If you have a credit card or two in your wallet, you may have thought nothing of pulling one out and charging an item you found on sale or something you need for the house. However, when you begin using the card for things like groceries, your electric bill or the payment on another credit card, you may have wondered how you got into this mess.

Credit card debt can overwhelm you before you know it. If you max out your card then miss a payment, you suddenly have over-the-limit fees, late fees, interest and perhaps additional penalties. Suddenly, your minimum payment may not take your balance low enough to avoid all those fees again the next month. This may be one more financial burden on your already strained budget.

Fly now, debt later

Credit card debt is a nationwide problem. The national total of revolving credit debt is currently over $1 trillion. If your credit card debt caught you off guard, you may have missed some of the sneaky ways companies trick you into taking on more debt. Often, the fine print hides information that can save you hundreds or thousands in debt.

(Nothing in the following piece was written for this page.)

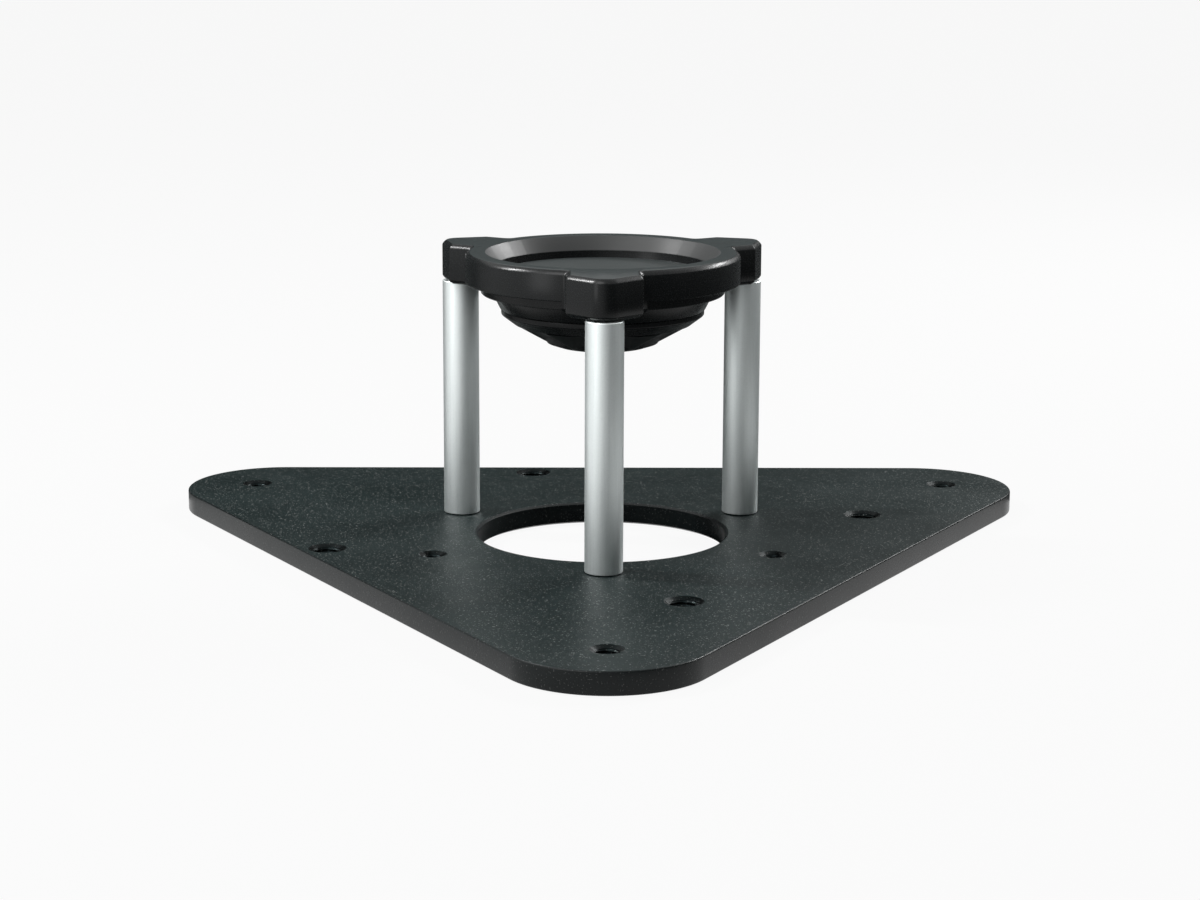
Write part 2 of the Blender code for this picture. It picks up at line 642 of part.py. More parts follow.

For example, if you have an American Express card, you may have taken advantage of its Fly Now, Earn Later program. With this credit trap, you use points to pay for an airline ticket. However, you haven’t actually earned those points yet, and you now have a limited time to charge enough to earn the points. If you don’t, the credit card company will add the airline charge to your bill, plus a very high interest.

Crippling default penalties

You may know the frustration of making a late payment on your credit card balance. No matter how much money you send, your balance never gets smaller. This may be a result of universal default. Some credit card companies exercise this option if a customer is late with a payment. Your credit card company may change the terms of the credit card without warning, raising your interest as high as 30 percent. That interest may be applied to whatever balance remains on the card.

These are just some of the methods credit card companies use that may having you floundering to keep your head above water. If you are looking for a way to resolve your debt, an attorney can help you determine the best option for your situation. While bankruptcy may be an alternative to explore, there may be other ways to deal with your debt, and a compassionate attorney can assist you in finding and accessing those methods.